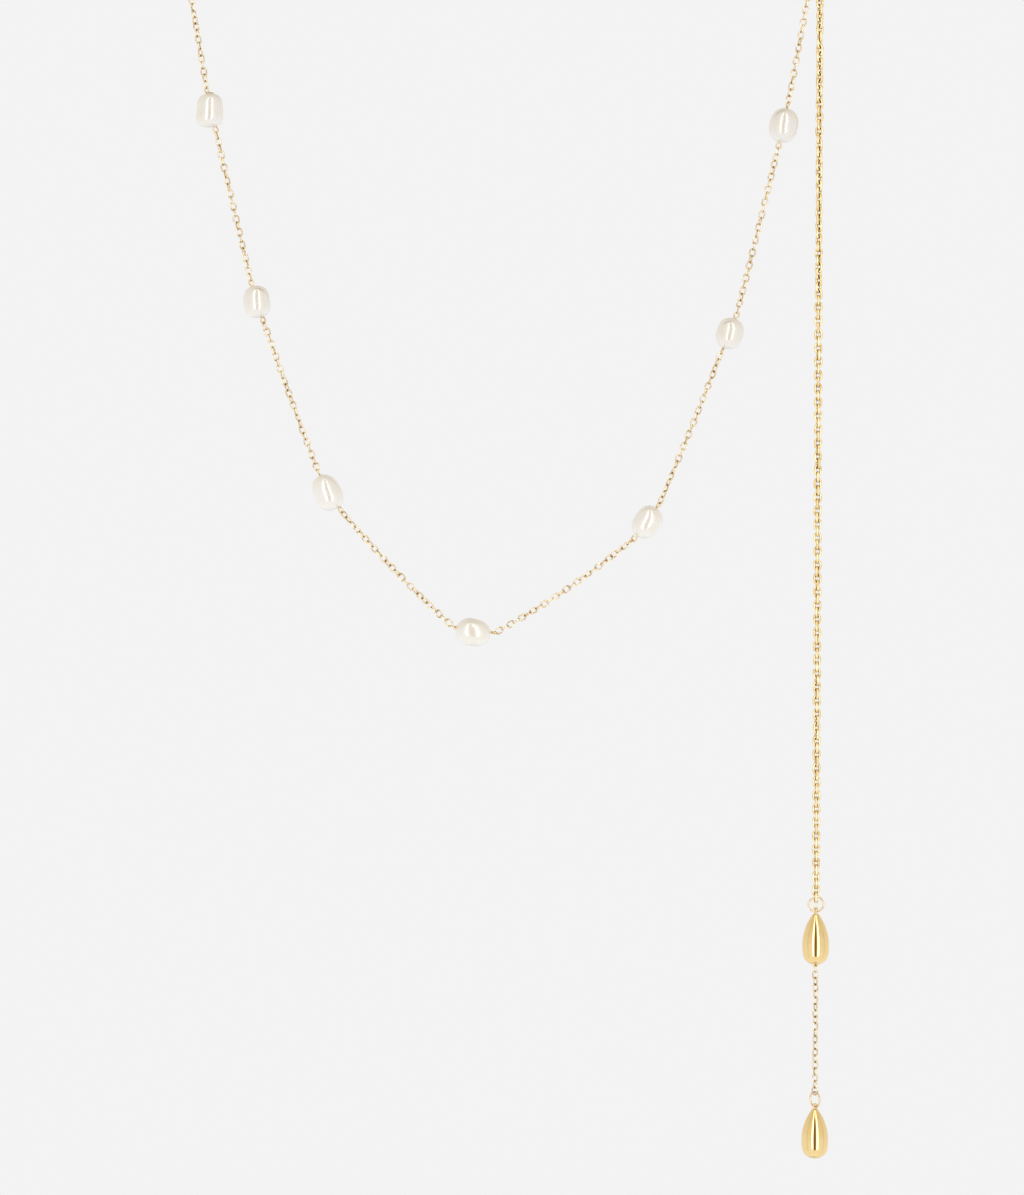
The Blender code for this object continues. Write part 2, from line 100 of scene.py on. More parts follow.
# Brightness of the tent, with dips at its seams, against the bearing from the camera's side to the
# side behind the necklace
TENT_SEAMS = (
    (0.00, 1.00), (0.34, 1.00), (0.43, 0.86), (0.50, 1.00), (0.60, 1.02), (0.68, 0.92),
    (0.76, 1.00), (0.86, 0.96), (0.93, 0.80), (1.00, 0.72),
)

# Planes, heights and sizes that repeat the frame
FRONT_Y = -0.0301
STRAND_X = 0.06055
STRAND_Y = -0.0282
HANG_SPAN = 0.110
CORNER_RING_CENTRE = Vector((0.06035, -0.02915, -0.0012))
CORNER_RING_DIAMETER = 0.0036
CORNER_RING_WIRE = 0.00044
UPPER_DROP_APEX_Z = -0.18947

# Fine cable chain
FINE_WIRE = 0.00028
FINE_WIDTH = 0.00131
FINE_PITCH = 0.001235

# Strand: a heavier cable chain
STRAND_WIRE = 0.00049
STRAND_WIDTH = 0.00156
STRAND_PITCH = 0.00129
STRAND_BEND = 0.004
STRAND_LEAN_IN = 0.012
STRAND_LEAN_FROM_Z = -0.035
STRAND_LEAN_TO_Z = -0.107

# Tie link inside the upper ring
TIE_WIRE = 0.00024
TIE_WIDTH = 0.00092
TIE_LENGTH = 0.00222

# Air between wires that touch, so that no two surfaces share a place
CONTACT_GAP = 0.00001

# Eye pins and their eyes
PIN_WIRE = 0.00028
PIN_SHAFT = 0.00024
PIN_EYE_WIDTH = 0.00116
PIN_EYE_LENGTH = 0.00150
PIN_EYE_GAP_DEG = 24.0
PIN_EYE_SINK = 0.00006

# Jump rings, teardrops and their eyes
RING_WIRE = 0.00036
RING_WIDTH = 0.0032
RING_HALF_HEIGHT = 0.00138
UPPER_RING_GAP_DEG = 8.0
UPPER_RING_LIFT = 0.0002
LOWER_RING_GAP_DEG = 4.0
LOWER_RING_TURN_DEG = -56.0
UPPER_DROP_HEIGHT = 0.0097
LOWER_DROP_HEIGHT = 0.0094
DROP_WIDTH = 0.0051
EYE_WIRE = 0.0003
EYE_SINK = 0.00007
UPPER_EYE_DIAMETER = 0.00146
LOWER_EYE_DIAMETER = 0.0013
FOOT_EYE_DIAMETER = 0.00112
DROP_LINKS = 20
DROP_LINK_PITCH = 0.001228
DROP_LINK_TURN_DEG = 26.0
DROP_LINK_SPREAD_DEG = 9.0

# Half-widths of a teardrop as shares of its width, against the share of its height from the apex;
# the first rows round its tip
DROP_PROFILE = (
    (0.000, 0.035),
    (0.006, 0.080),
    (0.020, 0.120),
    (0.080, 0.195),
    (0.190, 0.313),
    (0.310, 0.402),
    (0.420, 0.460),
    (0.530, 0.493),
    (0.650, 0.500),
    (0.760, 0.488),
    (0.860, 0.448),
    (0.930, 0.362),
    (0.975, 0.232),
)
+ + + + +
Word for word, write out the data.

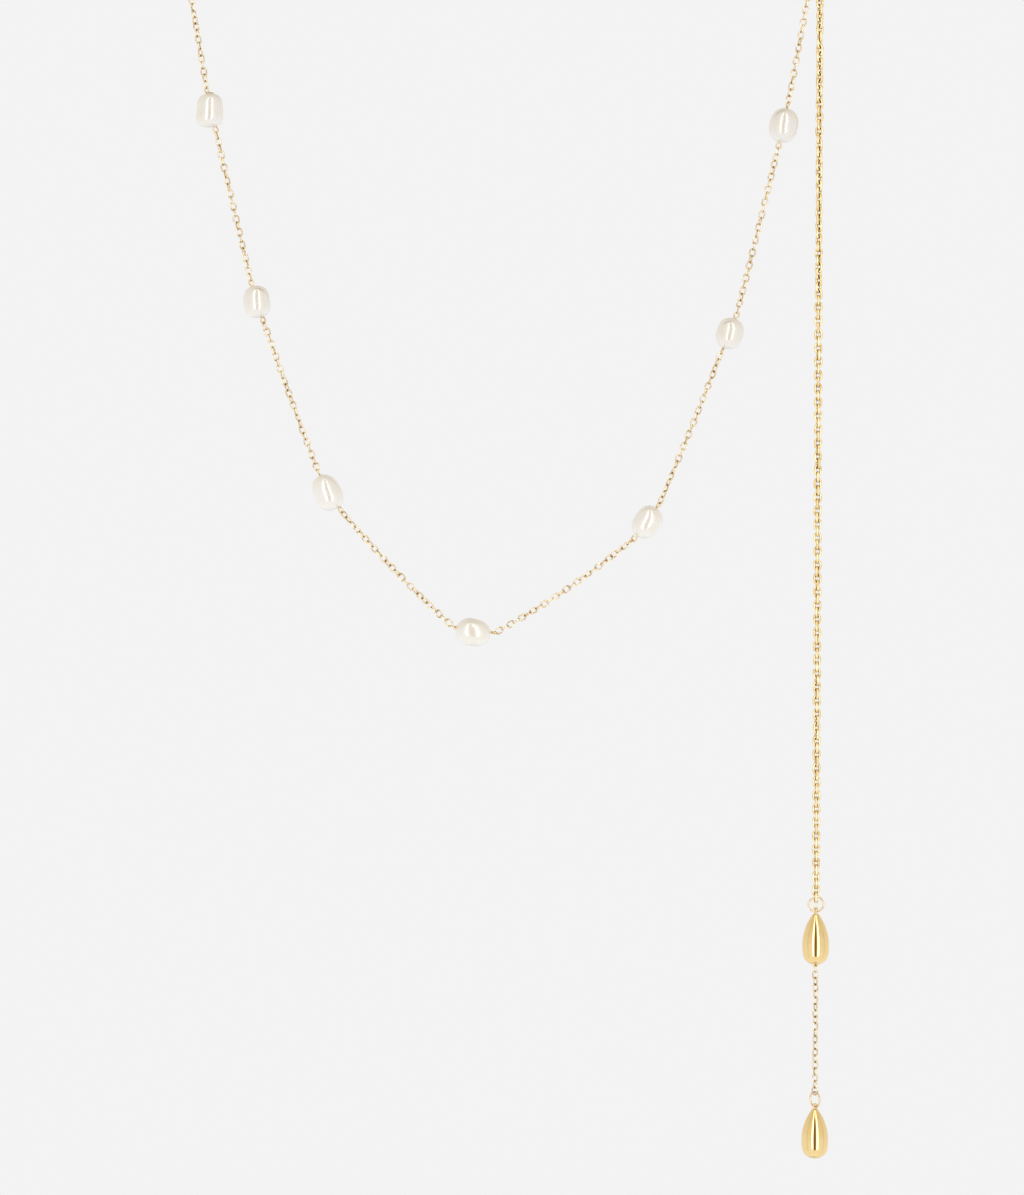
The Blender code for this object continues. Write part 2, from line 100 of scene.py on. More parts follow.
# Brightness of the tent, with dips at its seams, against the bearing from the camera's side to the
# side behind the necklace
TENT_SEAMS = (
    (0.00, 1.00), (0.34, 1.00), (0.43, 0.86), (0.50, 1.00), (0.60, 1.02), (0.68, 0.92),
    (0.76, 1.00), (0.86, 0.96), (0.93, 0.80), (1.00, 0.72),
)

# Planes, heights and sizes that repeat the frame
FRONT_Y = -0.0301
STRAND_X = 0.06055
STRAND_Y = -0.0282
HANG_SPAN = 0.110
CORNER_RING_CENTRE = Vector((0.06035, -0.02915, -0.0012))
CORNER_RING_DIAMETER = 0.0036
CORNER_RING_WIRE = 0.00044
UPPER_DROP_APEX_Z = -0.18947

# Fine cable chain
FINE_WIRE = 0.00028
FINE_WIDTH = 0.00131
FINE_PITCH = 0.001235

# Strand: a heavier cable chain
STRAND_WIRE = 0.00049
STRAND_WIDTH = 0.00156
STRAND_PITCH = 0.00129
STRAND_BEND = 0.004
STRAND_LEAN_IN = 0.012
STRAND_LEAN_FROM_Z = -0.035
STRAND_LEAN_TO_Z = -0.107

# Tie link inside the upper ring
TIE_WIRE = 0.00024
TIE_WIDTH = 0.00092
TIE_LENGTH = 0.00222

# Air between wires that touch, so that no two surfaces share a place
CONTACT_GAP = 0.00001

# Eye pins and their eyes
PIN_WIRE = 0.00028
PIN_SHAFT = 0.00024
PIN_EYE_WIDTH = 0.00116
PIN_EYE_LENGTH = 0.00150
PIN_EYE_GAP_DEG = 24.0
PIN_EYE_SINK = 0.00006

# Jump rings, teardrops and their eyes
RING_WIRE = 0.00036
RING_WIDTH = 0.0032
RING_HALF_HEIGHT = 0.00138
UPPER_RING_GAP_DEG = 8.0
UPPER_RING_LIFT = 0.0002
LOWER_RING_GAP_DEG = 4.0
LOWER_RING_TURN_DEG = -56.0
UPPER_DROP_HEIGHT = 0.0097
LOWER_DROP_HEIGHT = 0.0094
DROP_WIDTH = 0.0051
EYE_WIRE = 0.0003
EYE_SINK = 0.00007
UPPER_EYE_DIAMETER = 0.00146
LOWER_EYE_DIAMETER = 0.0013
FOOT_EYE_DIAMETER = 0.00112
DROP_LINKS = 20
DROP_LINK_PITCH = 0.001228
DROP_LINK_TURN_DEG = 26.0
DROP_LINK_SPREAD_DEG = 9.0

# Half-widths of a teardrop as shares of its width, against the share of its height from the apex;
# the first rows round its tip
DROP_PROFILE = (
    (0.000, 0.035),
    (0.006, 0.080),
    (0.020, 0.120),
    (0.080, 0.195),
    (0.190, 0.313),
    (0.310, 0.402),
    (0.420, 0.460),
    (0.530, 0.493),
    (0.650, 0.500),
    (0.760, 0.488),
    (0.860, 0.448),
    (0.930, 0.362),
    (0.975, 0.232),
)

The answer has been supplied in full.